Modeling code records:
+--

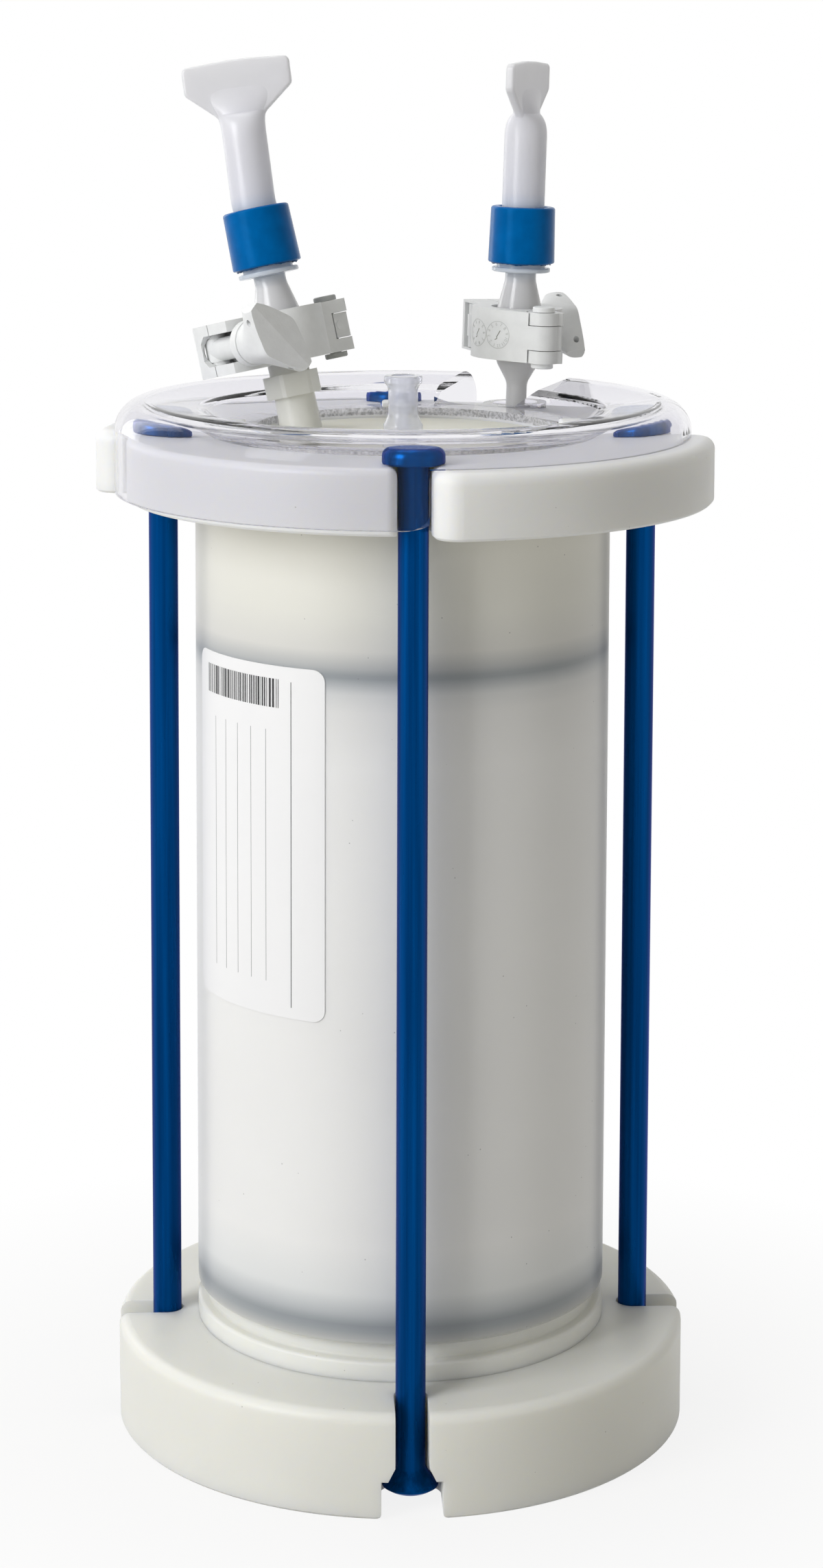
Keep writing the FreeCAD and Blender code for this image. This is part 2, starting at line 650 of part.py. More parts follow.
def ferrule(face, direction, neck_r):
    """Corners of a ferrule's flange, from its sealing face towards its neck."""
    drop = (FERRULE_R - neck_r) * math.tan(math.radians(FERRULE_TAPER))
    edge = face + direction * FERRULE_EDGE
    return [(FERRULE_R, face), (FERRULE_R, edge), (neck_r, edge + direction * drop)]


def left_adapter():
    """Adapter from the top adapter's leaning socket up to the left clamp, with a wrench band."""
    face = LEFT_CLAMP_UP - GASKET_T / 2
    neck_r = LEFT_NECK_D / 2
    flow_r = FLOW_D / 2
    corners = [(flow_r, -LEFT_SOCKET_H), (LEFT_SOCKET_D / 2, -LEFT_SOCKET_H), (LEFT_SOCKET_D / 2, 0),
               (LEFT_FOOT_D / 2, 0), (neck_r, BAND_UP)]
    corners += reversed(ferrule(face, -1, neck_r))
    corners += [(flow_r, face)]
    band = Part.makePolygon([Vector(BAND_FLATS / math.sqrt(3) * math.cos(math.radians(60 * i + 12)),
                                    BAND_FLATS / math.sqrt(3) * math.sin(math.radians(60 * i + 12)), BAND_UP)
                             for i in range(7)])
    band = Part.Face(Part.Wire(band)).extrude(Vector(0, 0, BAND_H))
    trim = cylinder(BAND_FLATS / math.sqrt(3) - 0.4, BAND_UP, BAND_UP + BAND_H)
    ring = band.common(trim).cut(cylinder(flow_r, BAND_UP - 1, BAND_UP + BAND_H + 1))
    return turned(corners).fuse(ring).removeSplitter()


def right_adapter():
    """Reducer from the yoke's riser hole up to the right clamp: a stem that opens into a bell."""
    face = RIGHT_CLAMP_UP - GASKET_T / 2
    stem_r, mouth_r, flow_r = RISER_D / 2, BELL_OPEN_D / 2 - 0.6, FLOW_D / 2
    wall = stem_r - flow_r
    corners = [(flow_r, STOP_H / 2), (stem_r, STOP_H / 2), (stem_r, 10.0, 6.0), (mouth_r, 17.2, 5.0)]
    corners += reversed(ferrule(face, -1, mouth_r))
    corners += [(mouth_r - wall, face), (mouth_r - wall, 17.6, 5.0), (flow_r, 10.4, 6.0)]
    bell = placed(turned(corners), RIGHT_LINE)
    spot = RISER_SPOT.x, RISER_SPOT.y
    stem = cylinder(stem_r, RISER_TOP, YOKE_TOP + STOP_H / 2, *spot)
    stop = cylinder(STOP_D / 2, YOKE_TOP, YOKE_TOP + STOP_H, *spot)
    flow = cylinder(flow_r, RISER_TOP - 1, YOKE_TOP + STOP_H / 2 + 0.2, *spot)
    return stem.fuse(stop).fuse(bell).cut(flow).removeSplitter()


def gasket():
    """Seal between two ferrules, centred on the clamp's middle."""
    half = GASKET_T / 2
    return turned([(FLOW_D / 2 + 3, -half), (FERRULE_R - 0.2, -half, 0.5), (FERRULE_R - 0.2, half, 0.5),
                   (FLOW_D / 2 + 3, half)])


def connector():
    """Bell above the clamp: ferrule, bell, ring, hub and the stem inside the cap."""
    face = GASKET_T / 2
    open_r, neck_r = BELL_OPEN_D / 2, BELL_NECK_D / 2
    ring_low = BELL_RING_UP
    ring_top = ring_low + BELL_RING_T
    hub_top = ring_top + HUB_H
    stem_r = STEM_D / 2
    bore_r = neck_r - BELL_WALL
    corners = [(open_r - BELL_WALL, face)] + ferrule(face, 1, open_r)
    corners += [(open_r, CLAMP_H / 2 - 1.5, 8.0), (neck_r, ring_low - 3.0, 8.0), (neck_r, ring_low, 0.6),
                (BELL_RING_D / 2, ring_low, 0.5), (BELL_RING_D / 2, ring_top, 0.5),
                (HUB_D / 2, ring_top), (HUB_D / 2, hub_top, 0.5), (stem_r, hub_top),
                (stem_r, hub_top + STEM_H, 0.6), (bore_r, hub_top + STEM_H),
                (bore_r, ring_low - 3.0, 8.0), (open_r - BELL_WALL, CLAMP_H / 2 - 1.5, 8.0)]
    return turned(corners)


def crimp_collar():
    """Blue collar round the foot of the cap, a little wider at its foot and lipped at its top."""
    low, high = COLLAR_UP, COLLAR_UP + COLLAR_H
    hub_top = BELL_RING_UP + BELL_RING_T + HUB_H
    bore_r = CAP_D / 2 + CAP_GAP
    hub_bore_r = HUB_D / 2 + CAP_GAP
    return turned([(hub_bore_r, low), (COLLAR_FOOT_D / 2, low, 0.6), (COLLAR_TOP_D / 2, high, 1.0),
                   (bore_r + 1.2, high, 0.5), (bore_r, high - 1.6), (bore_r, hub_top + CAP_GAP),
                   (hub_bore_r, hub_top + CAP_GAP)])


def end_cap(bend, turn):
    """Tube pinched flat at its end into a wide paddle, bent a little above its collar."""
    foot = BELL_RING_UP + BELL_RING_T + HUB_H + CAP_GAP
    bend_at = COLLAR_UP + COLLAR_H
    tube_r = CAP_D / 2
    pinch_up = CAP_RISE - PADDLE_H - SHOULDER_H
    pivot = Vector(0, 0, bend_at + CAP_BEND_UP)
    bend_axis = Rotation(UP, -turn).multVec(Vector(0, 1, 0))

    def section(rise, half_length, half_width, power=2):
        wire = oval(half_length, half_width, power, bend_at + rise)
        share = min(max(rise / (2 * CAP_BEND_UP), 0), 1)
        wire.rotate(pivot, bend_axis, bend * share)
        return wire

    body = Part.makeLoft([section(foot - bend_at, tube_r, tube_r), section(0, tube_r, tube_r)], True, True)
    rises = [pinch_up * i / 7 for i in range(6)]
    pinch = section(pinch_up, PINCH_W / 2, PINCH_T / 2)
    tube = Part.makeLoft([section(rise, tube_r, tube_r) for rise in rises]
                         + [section(pinch_up - 2.0, tube_r * 1.05, tube_r * 0.8), pinch], True, False)
    wedge_top = section(CAP_RISE - PADDLE_H + 0.7, PADDLE_W * 0.42, PADDLE_T / 2 + 0.05, 2.4)
    wedge = Part.makeLoft([pinch, wedge_top], True, True)
    paddle = cap_paddle(bend_at + pinch_up, bend_at + CAP_RISE)
    paddle.rotate(pivot, bend_axis, bend)
    for piece in (tube, wedge, paddle):
        body = body.fuse(piece)
    return turned_copy(body.cut(cylinder(CAP_BORE_D / 2, foot - 1, bend_at - 1)), turn)


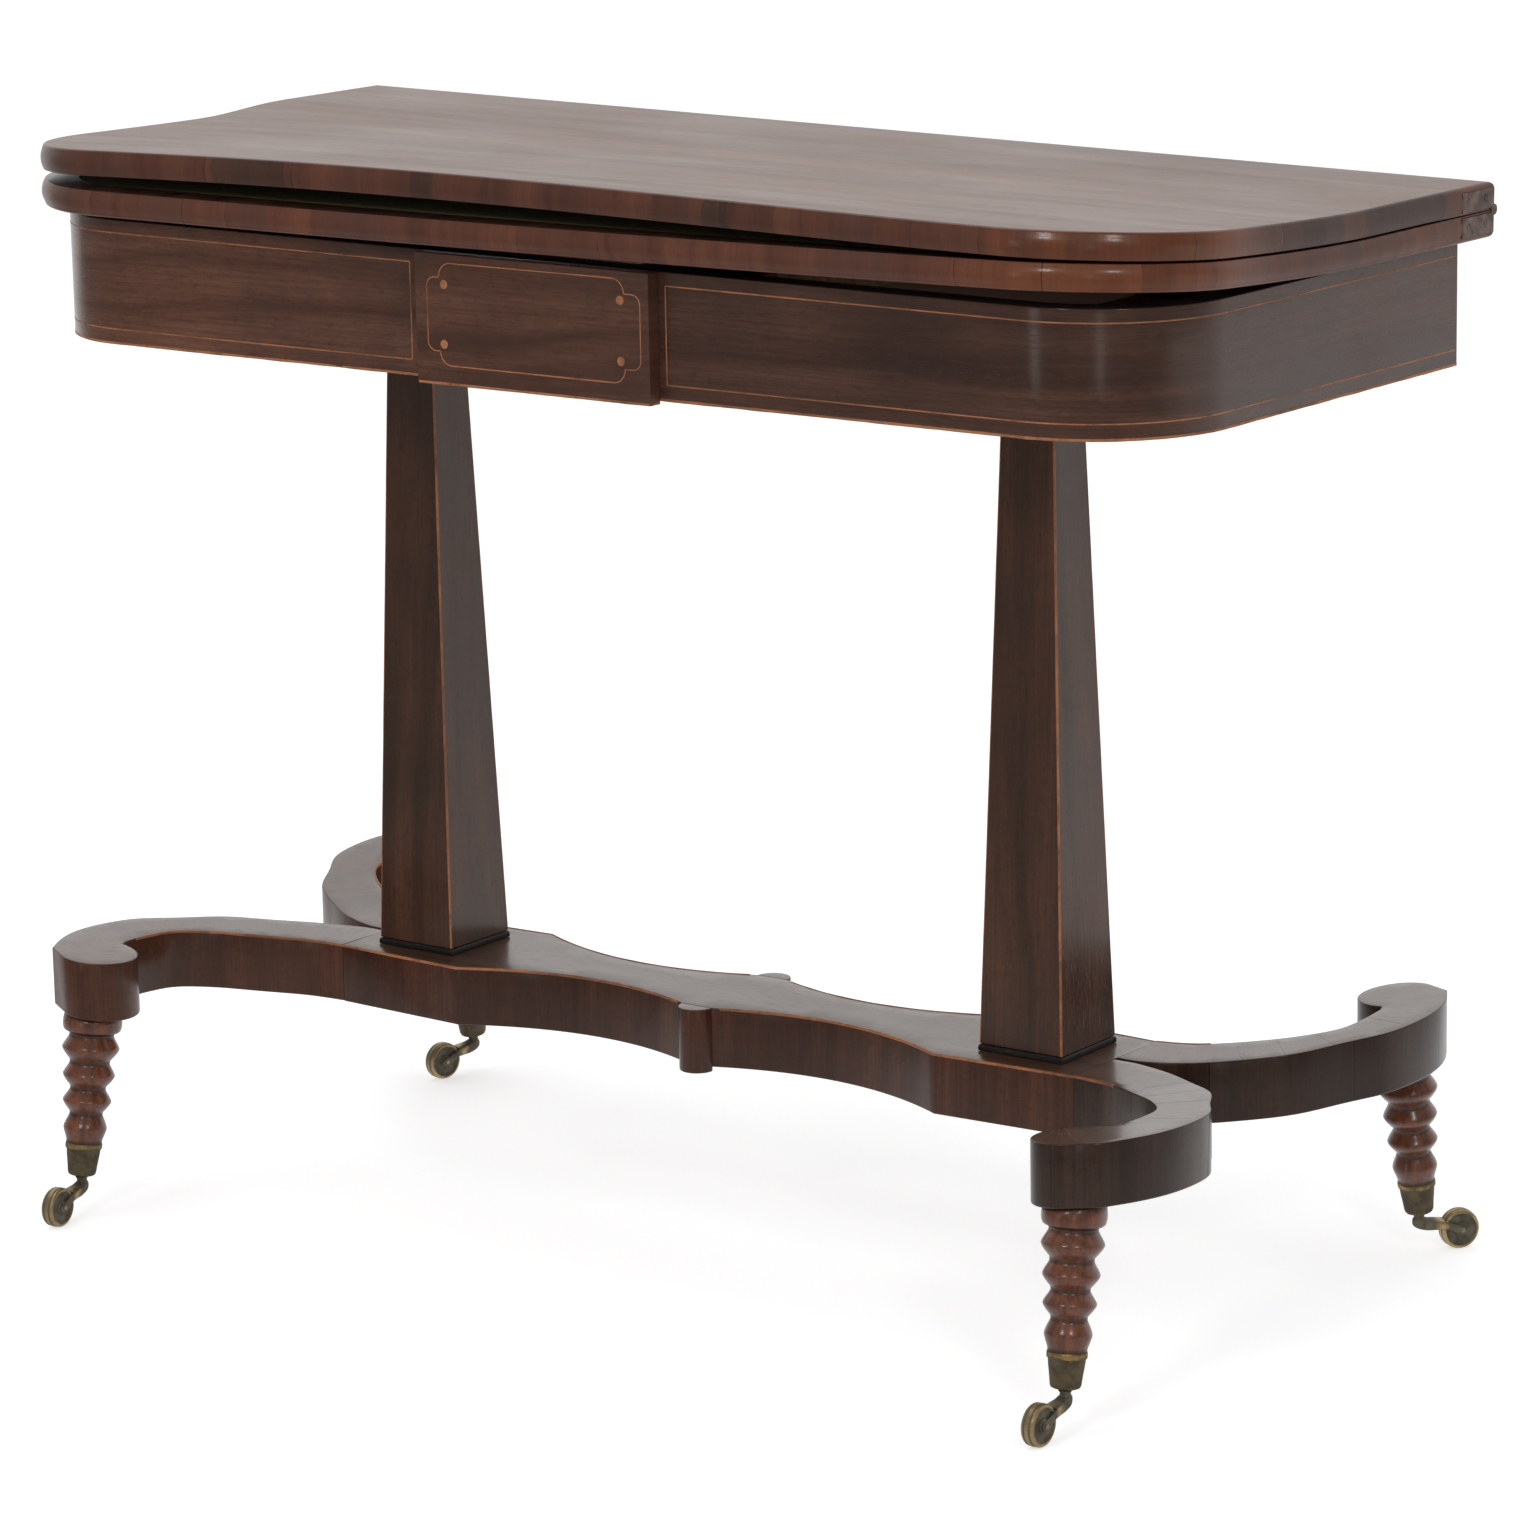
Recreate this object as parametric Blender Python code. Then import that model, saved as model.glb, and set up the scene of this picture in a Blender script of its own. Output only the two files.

+--

WHAT IS ASKED
All of the lines above should be printed exactly, minus the pictures.

TASK RESPONSE
Keep writing the FreeCAD and Blender code for this image. This is part 2, starting at line 650 of part.py. More parts follow.
def ferrule(face, direction, neck_r):
    """Corners of a ferrule's flange, from its sealing face towards its neck."""
    drop = (FERRULE_R - neck_r) * math.tan(math.radians(FERRULE_TAPER))
    edge = face + direction * FERRULE_EDGE
    return [(FERRULE_R, face), (FERRULE_R, edge), (neck_r, edge + direction * drop)]


def left_adapter():
    """Adapter from the top adapter's leaning socket up to the left clamp, with a wrench band."""
    face = LEFT_CLAMP_UP - GASKET_T / 2
    neck_r = LEFT_NECK_D / 2
    flow_r = FLOW_D / 2
    corners = [(flow_r, -LEFT_SOCKET_H), (LEFT_SOCKET_D / 2, -LEFT_SOCKET_H), (LEFT_SOCKET_D / 2, 0),
               (LEFT_FOOT_D / 2, 0), (neck_r, BAND_UP)]
    corners += reversed(ferrule(face, -1, neck_r))
    corners += [(flow_r, face)]
    band = Part.makePolygon([Vector(BAND_FLATS / math.sqrt(3) * math.cos(math.radians(60 * i + 12)),
                                    BAND_FLATS / math.sqrt(3) * math.sin(math.radians(60 * i + 12)), BAND_UP)
                             for i in range(7)])
    band = Part.Face(Part.Wire(band)).extrude(Vector(0, 0, BAND_H))
    trim = cylinder(BAND_FLATS / math.sqrt(3) - 0.4, BAND_UP, BAND_UP + BAND_H)
    ring = band.common(trim).cut(cylinder(flow_r, BAND_UP - 1, BAND_UP + BAND_H + 1))
    return turned(corners).fuse(ring).removeSplitter()


def right_adapter():
    """Reducer from the yoke's riser hole up to the right clamp: a stem that opens into a bell."""
    face = RIGHT_CLAMP_UP - GASKET_T / 2
    stem_r, mouth_r, flow_r = RISER_D / 2, BELL_OPEN_D / 2 - 0.6, FLOW_D / 2
    wall = stem_r - flow_r
    corners = [(flow_r, STOP_H / 2), (stem_r, STOP_H / 2), (stem_r, 10.0, 6.0), (mouth_r, 17.2, 5.0)]
    corners += reversed(ferrule(face, -1, mouth_r))
    corners += [(mouth_r - wall, face), (mouth_r - wall, 17.6, 5.0), (flow_r, 10.4, 6.0)]
    bell = placed(turned(corners), RIGHT_LINE)
    spot = RISER_SPOT.x, RISER_SPOT.y
    stem = cylinder(stem_r, RISER_TOP, YOKE_TOP + STOP_H / 2, *spot)
    stop = cylinder(STOP_D / 2, YOKE_TOP, YOKE_TOP + STOP_H, *spot)
    flow = cylinder(flow_r, RISER_TOP - 1, YOKE_TOP + STOP_H / 2 + 0.2, *spot)
    return stem.fuse(stop).fuse(bell).cut(flow).removeSplitter()


def gasket():
    """Seal between two ferrules, centred on the clamp's middle."""
    half = GASKET_T / 2
    return turned([(FLOW_D / 2 + 3, -half), (FERRULE_R - 0.2, -half, 0.5), (FERRULE_R - 0.2, half, 0.5),
                   (FLOW_D / 2 + 3, half)])


def connector():
    """Bell above the clamp: ferrule, bell, ring, hub and the stem inside the cap."""
    face = GASKET_T / 2
    open_r, neck_r = BELL_OPEN_D / 2, BELL_NECK_D / 2
    ring_low = BELL_RING_UP
    ring_top = ring_low + BELL_RING_T
    hub_top = ring_top + HUB_H
    stem_r = STEM_D / 2
    bore_r = neck_r - BELL_WALL
    corners = [(open_r - BELL_WALL, face)] + ferrule(face, 1, open_r)
    corners += [(open_r, CLAMP_H / 2 - 1.5, 8.0), (neck_r, ring_low - 3.0, 8.0), (neck_r, ring_low, 0.6),
                (BELL_RING_D / 2, ring_low, 0.5), (BELL_RING_D / 2, ring_top, 0.5),
                (HUB_D / 2, ring_top), (HUB_D / 2, hub_top, 0.5), (stem_r, hub_top),
                (stem_r, hub_top + STEM_H, 0.6), (bore_r, hub_top + STEM_H),
                (bore_r, ring_low - 3.0, 8.0), (open_r - BELL_WALL, CLAMP_H / 2 - 1.5, 8.0)]
    return turned(corners)


def crimp_collar():
    """Blue collar round the foot of the cap, a little wider at its foot and lipped at its top."""
    low, high = COLLAR_UP, COLLAR_UP + COLLAR_H
    hub_top = BELL_RING_UP + BELL_RING_T + HUB_H
    bore_r = CAP_D / 2 + CAP_GAP
    hub_bore_r = HUB_D / 2 + CAP_GAP
    return turned([(hub_bore_r, low), (COLLAR_FOOT_D / 2, low, 0.6), (COLLAR_TOP_D / 2, high, 1.0),
                   (bore_r + 1.2, high, 0.5), (bore_r, high - 1.6), (bore_r, hub_top + CAP_GAP),
                   (hub_bore_r, hub_top + CAP_GAP)])


def end_cap(bend, turn):
    """Tube pinched flat at its end into a wide paddle, bent a little above its collar."""
    foot = BELL_RING_UP + BELL_RING_T + HUB_H + CAP_GAP
    bend_at = COLLAR_UP + COLLAR_H
    tube_r = CAP_D / 2
    pinch_up = CAP_RISE - PADDLE_H - SHOULDER_H
    pivot = Vector(0, 0, bend_at + CAP_BEND_UP)
    bend_axis = Rotation(UP, -turn).multVec(Vector(0, 1, 0))

    def section(rise, half_length, half_width, power=2):
        wire = oval(half_length, half_width, power, bend_at + rise)
        share = min(max(rise / (2 * CAP_BEND_UP), 0), 1)
        wire.rotate(pivot, bend_axis, bend * share)
        return wire

    body = Part.makeLoft([section(foot - bend_at, tube_r, tube_r), section(0, tube_r, tube_r)], True, True)
    rises = [pinch_up * i / 7 for i in range(6)]
    pinch = section(pinch_up, PINCH_W / 2, PINCH_T / 2)
    tube = Part.makeLoft([section(rise, tube_r, tube_r) for rise in rises]
                         + [section(pinch_up - 2.0, tube_r * 1.05, tube_r * 0.8), pinch], True, False)
    wedge_top = section(CAP_RISE - PADDLE_H + 0.7, PADDLE_W * 0.42, PADDLE_T / 2 + 0.05, 2.4)
    wedge = Part.makeLoft([pinch, wedge_top], True, True)
    paddle = cap_paddle(bend_at + pinch_up, bend_at + CAP_RISE)
    paddle.rotate(pivot, bend_axis, bend)
    for piece in (tube, wedge, paddle):
        body = body.fuse(piece)
    return turned_copy(body.cut(cylinder(CAP_BORE_D / 2, foot - 1, bend_at - 1)), turn)


Recreate this object as parametric Blender Python code. Then import that model, saved as model.glb, and set up the scene of this picture in a Blender script of its own. Output only the two files.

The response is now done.